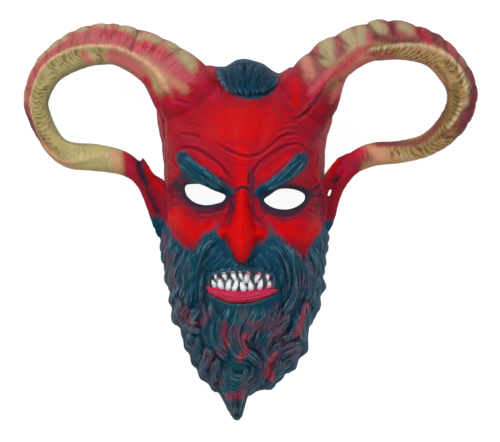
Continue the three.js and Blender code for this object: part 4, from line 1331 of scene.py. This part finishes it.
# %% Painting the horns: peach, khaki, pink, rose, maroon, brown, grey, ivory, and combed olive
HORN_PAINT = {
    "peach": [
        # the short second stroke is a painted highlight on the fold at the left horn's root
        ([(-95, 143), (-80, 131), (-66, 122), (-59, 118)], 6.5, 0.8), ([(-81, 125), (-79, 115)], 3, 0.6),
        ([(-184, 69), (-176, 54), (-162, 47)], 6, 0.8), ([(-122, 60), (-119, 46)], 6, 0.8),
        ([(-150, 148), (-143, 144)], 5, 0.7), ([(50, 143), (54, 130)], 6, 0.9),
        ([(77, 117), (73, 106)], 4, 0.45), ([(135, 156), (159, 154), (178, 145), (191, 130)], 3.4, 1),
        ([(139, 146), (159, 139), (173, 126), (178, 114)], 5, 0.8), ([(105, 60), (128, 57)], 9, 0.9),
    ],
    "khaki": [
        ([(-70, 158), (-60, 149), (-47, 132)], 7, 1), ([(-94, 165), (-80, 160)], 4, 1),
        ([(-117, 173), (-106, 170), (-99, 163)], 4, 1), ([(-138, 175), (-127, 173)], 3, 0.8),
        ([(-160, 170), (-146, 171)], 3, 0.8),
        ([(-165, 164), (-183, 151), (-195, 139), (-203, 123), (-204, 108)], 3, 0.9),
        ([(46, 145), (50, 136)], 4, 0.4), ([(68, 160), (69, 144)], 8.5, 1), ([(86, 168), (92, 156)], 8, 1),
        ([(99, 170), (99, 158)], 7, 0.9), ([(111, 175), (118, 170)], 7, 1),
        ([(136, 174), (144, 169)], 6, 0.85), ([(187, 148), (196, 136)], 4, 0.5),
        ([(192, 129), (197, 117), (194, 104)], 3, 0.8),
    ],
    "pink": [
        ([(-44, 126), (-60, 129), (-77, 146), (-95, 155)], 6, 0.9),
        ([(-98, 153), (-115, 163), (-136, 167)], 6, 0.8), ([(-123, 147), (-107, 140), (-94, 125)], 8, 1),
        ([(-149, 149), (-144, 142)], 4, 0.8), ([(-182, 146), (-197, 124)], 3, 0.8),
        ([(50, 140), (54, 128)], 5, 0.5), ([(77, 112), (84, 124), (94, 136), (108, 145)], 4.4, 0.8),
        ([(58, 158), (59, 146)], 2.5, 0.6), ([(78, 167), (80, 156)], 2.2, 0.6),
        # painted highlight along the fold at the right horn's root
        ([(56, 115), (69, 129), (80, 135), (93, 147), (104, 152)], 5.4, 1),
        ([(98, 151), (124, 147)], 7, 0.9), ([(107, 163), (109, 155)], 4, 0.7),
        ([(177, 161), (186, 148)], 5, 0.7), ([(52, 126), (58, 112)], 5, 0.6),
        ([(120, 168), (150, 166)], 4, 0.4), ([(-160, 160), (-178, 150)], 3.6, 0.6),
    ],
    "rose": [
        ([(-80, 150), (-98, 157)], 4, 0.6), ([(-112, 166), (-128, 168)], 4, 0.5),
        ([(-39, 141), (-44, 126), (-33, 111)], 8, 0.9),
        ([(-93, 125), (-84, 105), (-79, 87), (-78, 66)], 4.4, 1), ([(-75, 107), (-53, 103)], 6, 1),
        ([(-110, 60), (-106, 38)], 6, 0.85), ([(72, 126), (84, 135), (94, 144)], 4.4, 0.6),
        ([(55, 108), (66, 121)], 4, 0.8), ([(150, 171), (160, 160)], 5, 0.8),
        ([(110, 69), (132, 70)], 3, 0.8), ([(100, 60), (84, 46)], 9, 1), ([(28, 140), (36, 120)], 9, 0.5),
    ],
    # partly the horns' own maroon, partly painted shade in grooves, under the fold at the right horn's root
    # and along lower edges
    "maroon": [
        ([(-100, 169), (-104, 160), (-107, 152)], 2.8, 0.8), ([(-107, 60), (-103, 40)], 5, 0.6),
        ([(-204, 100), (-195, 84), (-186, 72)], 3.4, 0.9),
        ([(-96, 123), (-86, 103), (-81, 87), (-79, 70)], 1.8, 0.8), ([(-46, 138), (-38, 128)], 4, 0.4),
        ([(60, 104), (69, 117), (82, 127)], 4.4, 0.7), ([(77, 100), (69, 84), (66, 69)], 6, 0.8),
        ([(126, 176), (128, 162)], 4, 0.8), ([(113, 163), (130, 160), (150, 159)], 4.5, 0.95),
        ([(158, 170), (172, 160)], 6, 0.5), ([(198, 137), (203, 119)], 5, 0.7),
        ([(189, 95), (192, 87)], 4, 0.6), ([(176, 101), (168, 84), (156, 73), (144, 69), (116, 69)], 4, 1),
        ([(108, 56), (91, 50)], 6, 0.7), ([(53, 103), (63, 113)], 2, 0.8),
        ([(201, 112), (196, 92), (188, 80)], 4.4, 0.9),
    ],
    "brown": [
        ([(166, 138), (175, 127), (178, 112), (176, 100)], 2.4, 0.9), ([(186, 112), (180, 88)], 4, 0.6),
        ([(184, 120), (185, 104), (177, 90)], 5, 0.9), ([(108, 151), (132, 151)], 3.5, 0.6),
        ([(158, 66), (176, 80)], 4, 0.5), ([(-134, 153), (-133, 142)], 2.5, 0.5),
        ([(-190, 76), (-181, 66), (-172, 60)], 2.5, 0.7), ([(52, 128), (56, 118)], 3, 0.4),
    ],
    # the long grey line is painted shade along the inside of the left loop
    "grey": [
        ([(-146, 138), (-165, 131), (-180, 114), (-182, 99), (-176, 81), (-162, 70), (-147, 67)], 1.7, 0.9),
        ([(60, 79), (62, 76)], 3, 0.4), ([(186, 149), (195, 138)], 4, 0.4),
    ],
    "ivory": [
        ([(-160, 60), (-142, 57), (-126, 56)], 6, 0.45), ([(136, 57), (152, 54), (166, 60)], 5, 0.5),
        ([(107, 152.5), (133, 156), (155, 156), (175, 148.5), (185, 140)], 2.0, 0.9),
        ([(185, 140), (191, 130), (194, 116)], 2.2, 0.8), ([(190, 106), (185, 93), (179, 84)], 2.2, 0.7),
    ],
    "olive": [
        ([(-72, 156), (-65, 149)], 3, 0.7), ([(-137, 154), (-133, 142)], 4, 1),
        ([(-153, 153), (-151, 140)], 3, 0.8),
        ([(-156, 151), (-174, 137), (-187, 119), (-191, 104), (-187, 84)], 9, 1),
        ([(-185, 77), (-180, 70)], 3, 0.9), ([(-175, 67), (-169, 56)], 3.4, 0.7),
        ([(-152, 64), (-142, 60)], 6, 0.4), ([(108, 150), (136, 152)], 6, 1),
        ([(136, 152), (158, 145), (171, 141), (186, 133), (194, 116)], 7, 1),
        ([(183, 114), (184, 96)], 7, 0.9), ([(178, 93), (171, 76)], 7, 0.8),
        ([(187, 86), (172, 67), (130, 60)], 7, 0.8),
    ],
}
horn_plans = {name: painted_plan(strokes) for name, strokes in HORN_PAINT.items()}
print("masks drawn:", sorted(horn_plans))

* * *

*TASK STATEMENT*
Reproduce the complete data exactly as presented above.

*RESULT FOR THIS TASK*
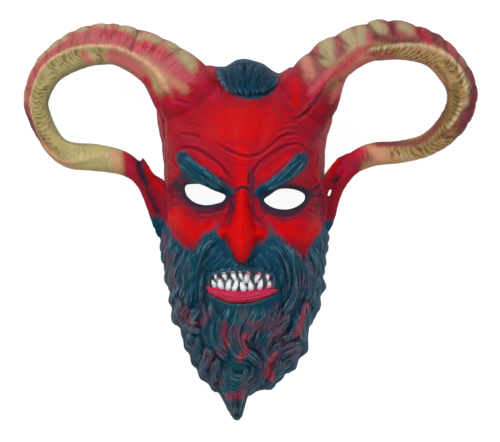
Continue the three.js and Blender code for this object: part 4, from line 1331 of scene.py. This part finishes it.
# %% Painting the horns: peach, khaki, pink, rose, maroon, brown, grey, ivory, and combed olive
HORN_PAINT = {
    "peach": [
        # the short second stroke is a painted highlight on the fold at the left horn's root
        ([(-95, 143), (-80, 131), (-66, 122), (-59, 118)], 6.5, 0.8), ([(-81, 125), (-79, 115)], 3, 0.6),
        ([(-184, 69), (-176, 54), (-162, 47)], 6, 0.8), ([(-122, 60), (-119, 46)], 6, 0.8),
        ([(-150, 148), (-143, 144)], 5, 0.7), ([(50, 143), (54, 130)], 6, 0.9),
        ([(77, 117), (73, 106)], 4, 0.45), ([(135, 156), (159, 154), (178, 145), (191, 130)], 3.4, 1),
        ([(139, 146), (159, 139), (173, 126), (178, 114)], 5, 0.8), ([(105, 60), (128, 57)], 9, 0.9),
    ],
    "khaki": [
        ([(-70, 158), (-60, 149), (-47, 132)], 7, 1), ([(-94, 165), (-80, 160)], 4, 1),
        ([(-117, 173), (-106, 170), (-99, 163)], 4, 1), ([(-138, 175), (-127, 173)], 3, 0.8),
        ([(-160, 170), (-146, 171)], 3, 0.8),
        ([(-165, 164), (-183, 151), (-195, 139), (-203, 123), (-204, 108)], 3, 0.9),
        ([(46, 145), (50, 136)], 4, 0.4), ([(68, 160), (69, 144)], 8.5, 1), ([(86, 168), (92, 156)], 8, 1),
        ([(99, 170), (99, 158)], 7, 0.9), ([(111, 175), (118, 170)], 7, 1),
        ([(136, 174), (144, 169)], 6, 0.85), ([(187, 148), (196, 136)], 4, 0.5),
        ([(192, 129), (197, 117), (194, 104)], 3, 0.8),
    ],
    "pink": [
        ([(-44, 126), (-60, 129), (-77, 146), (-95, 155)], 6, 0.9),
        ([(-98, 153), (-115, 163), (-136, 167)], 6, 0.8), ([(-123, 147), (-107, 140), (-94, 125)], 8, 1),
        ([(-149, 149), (-144, 142)], 4, 0.8), ([(-182, 146), (-197, 124)], 3, 0.8),
        ([(50, 140), (54, 128)], 5, 0.5), ([(77, 112), (84, 124), (94, 136), (108, 145)], 4.4, 0.8),
        ([(58, 158), (59, 146)], 2.5, 0.6), ([(78, 167), (80, 156)], 2.2, 0.6),
        # painted highlight along the fold at the right horn's root
        ([(56, 115), (69, 129), (80, 135), (93, 147), (104, 152)], 5.4, 1),
        ([(98, 151), (124, 147)], 7, 0.9), ([(107, 163), (109, 155)], 4, 0.7),
        ([(177, 161), (186, 148)], 5, 0.7), ([(52, 126), (58, 112)], 5, 0.6),
        ([(120, 168), (150, 166)], 4, 0.4), ([(-160, 160), (-178, 150)], 3.6, 0.6),
    ],
    "rose": [
        ([(-80, 150), (-98, 157)], 4, 0.6), ([(-112, 166), (-128, 168)], 4, 0.5),
        ([(-39, 141), (-44, 126), (-33, 111)], 8, 0.9),
        ([(-93, 125), (-84, 105), (-79, 87), (-78, 66)], 4.4, 1), ([(-75, 107), (-53, 103)], 6, 1),
        ([(-110, 60), (-106, 38)], 6, 0.85), ([(72, 126), (84, 135), (94, 144)], 4.4, 0.6),
        ([(55, 108), (66, 121)], 4, 0.8), ([(150, 171), (160, 160)], 5, 0.8),
        ([(110, 69), (132, 70)], 3, 0.8), ([(100, 60), (84, 46)], 9, 1), ([(28, 140), (36, 120)], 9, 0.5),
    ],
    # partly the horns' own maroon, partly painted shade in grooves, under the fold at the right horn's root
    # and along lower edges
    "maroon": [
        ([(-100, 169), (-104, 160), (-107, 152)], 2.8, 0.8), ([(-107, 60), (-103, 40)], 5, 0.6),
        ([(-204, 100), (-195, 84), (-186, 72)], 3.4, 0.9),
        ([(-96, 123), (-86, 103), (-81, 87), (-79, 70)], 1.8, 0.8), ([(-46, 138), (-38, 128)], 4, 0.4),
        ([(60, 104), (69, 117), (82, 127)], 4.4, 0.7), ([(77, 100), (69, 84), (66, 69)], 6, 0.8),
        ([(126, 176), (128, 162)], 4, 0.8), ([(113, 163), (130, 160), (150, 159)], 4.5, 0.95),
        ([(158, 170), (172, 160)], 6, 0.5), ([(198, 137), (203, 119)], 5, 0.7),
        ([(189, 95), (192, 87)], 4, 0.6), ([(176, 101), (168, 84), (156, 73), (144, 69), (116, 69)], 4, 1),
        ([(108, 56), (91, 50)], 6, 0.7), ([(53, 103), (63, 113)], 2, 0.8),
        ([(201, 112), (196, 92), (188, 80)], 4.4, 0.9),
    ],
    "brown": [
        ([(166, 138), (175, 127), (178, 112), (176, 100)], 2.4, 0.9), ([(186, 112), (180, 88)], 4, 0.6),
        ([(184, 120), (185, 104), (177, 90)], 5, 0.9), ([(108, 151), (132, 151)], 3.5, 0.6),
        ([(158, 66), (176, 80)], 4, 0.5), ([(-134, 153), (-133, 142)], 2.5, 0.5),
        ([(-190, 76), (-181, 66), (-172, 60)], 2.5, 0.7), ([(52, 128), (56, 118)], 3, 0.4),
    ],
    # the long grey line is painted shade along the inside of the left loop
    "grey": [
        ([(-146, 138), (-165, 131), (-180, 114), (-182, 99), (-176, 81), (-162, 70), (-147, 67)], 1.7, 0.9),
        ([(60, 79), (62, 76)], 3, 0.4), ([(186, 149), (195, 138)], 4, 0.4),
    ],
    "ivory": [
        ([(-160, 60), (-142, 57), (-126, 56)], 6, 0.45), ([(136, 57), (152, 54), (166, 60)], 5, 0.5),
        ([(107, 152.5), (133, 156), (155, 156), (175, 148.5), (185, 140)], 2.0, 0.9),
        ([(185, 140), (191, 130), (194, 116)], 2.2, 0.8), ([(190, 106), (185, 93), (179, 84)], 2.2, 0.7),
    ],
    "olive": [
        ([(-72, 156), (-65, 149)], 3, 0.7), ([(-137, 154), (-133, 142)], 4, 1),
        ([(-153, 153), (-151, 140)], 3, 0.8),
        ([(-156, 151), (-174, 137), (-187, 119), (-191, 104), (-187, 84)], 9, 1),
        ([(-185, 77), (-180, 70)], 3, 0.9), ([(-175, 67), (-169, 56)], 3.4, 0.7),
        ([(-152, 64), (-142, 60)], 6, 0.4), ([(108, 150), (136, 152)], 6, 1),
        ([(136, 152), (158, 145), (171, 141), (186, 133), (194, 116)], 7, 1),
        ([(183, 114), (184, 96)], 7, 0.9), ([(178, 93), (171, 76)], 7, 0.8),
        ([(187, 86), (172, 67), (130, 60)], 7, 0.8),
    ],
}
horn_plans = {name: painted_plan(strokes) for name, strokes in HORN_PAINT.items()}
print("masks drawn:", sorted(horn_plans))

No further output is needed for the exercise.